Prawość, konsekwencja i samozaparcie - były to cechy, które dawały nadzieję, że to właśnie ta młoda kobieta zrealizuje plan Pana Boga. „Tak dawno pragnąłem spotkać duszę, która by zrozumiała wielkość tego zadania, które stało się Twoim i która by całkowicie się tej sprawie poświęciła” - pisał kilka miesięcy po powtórnym spotkaniu o. Honorat. Ale także on potrzebował czasu, by rozeznać wolę Bożą, co przyznał w liście z 1887 r.: „Od pierwszej chwili poznania Twej duszy przeczuwałem, że coś wielkiego będziemy robili, chociaż jeszcze wtedy nie rozumiałem woli Boskiej, dlatego smutno mi było, że Cię zrazu powstrzymano na tej drodze, a teraz widzę, że i w tym była wola Boża, bo Cię Bóg zachował do tego dzieła, którego owoc już co dzień oglądam z wielką moją pociechą”.
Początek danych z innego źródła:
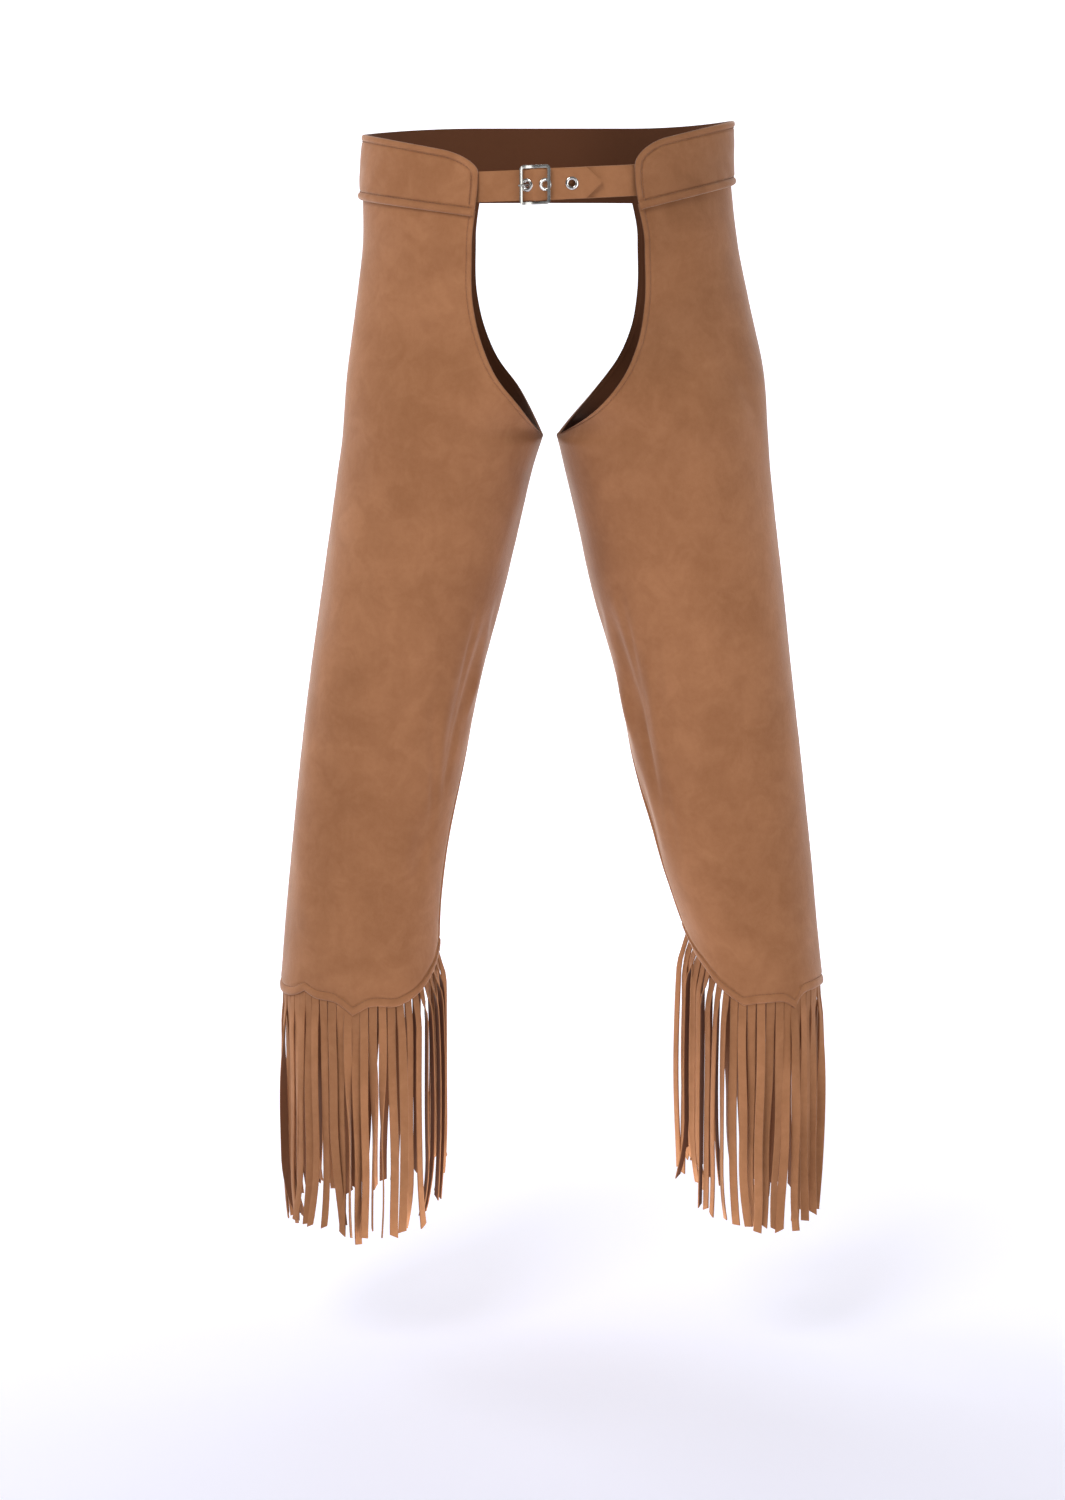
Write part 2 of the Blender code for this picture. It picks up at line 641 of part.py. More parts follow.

Na razie powiedział swej penitentce, że już jest kilka pań, które pracują na tym odcinku „frontu”, chociaż ta praca nie idzie, a Konstytucje planowanego Zgromadzenia jeszcze nie są ułożone. I wysłał ją do Kazimiery Gruszczyńskiej, przełożonej Zgromadzenia Sióstr Cierpiących z poleceniem, żeby poddała się jej formacji.
]
Matka Kazimiera przyjęła ją bardzo dobrze. Od dwóch lat prowadziła przy ulicy Wilczej „Przytulisko”, które działało jawnie jako Bractwo św. Józefa od Pielęgnacji Chorych. Kobiety zaczęły darzyć się wzajemnym zaufaniem, odbywały długie rozmowy. Matka zachęcała młodą kandydatkę do wewnętrznej pracy i systematycznego wysiłku duchowego. Co dwa tygodnie Eleonora jeździła do Zakroczymia. Poza spowiedzią Ojciec prowadził z nią rozmowy duchowe, zalecał lektury dzieł wielkich nauczycieli duchowości, przysyłał służące na rekolekcje. A gdy po miesiącu zgłosiło się kilkadziesiąt służących, Eleonora nie miała wątpliwości: wreszcie odnalazła swoją drogę.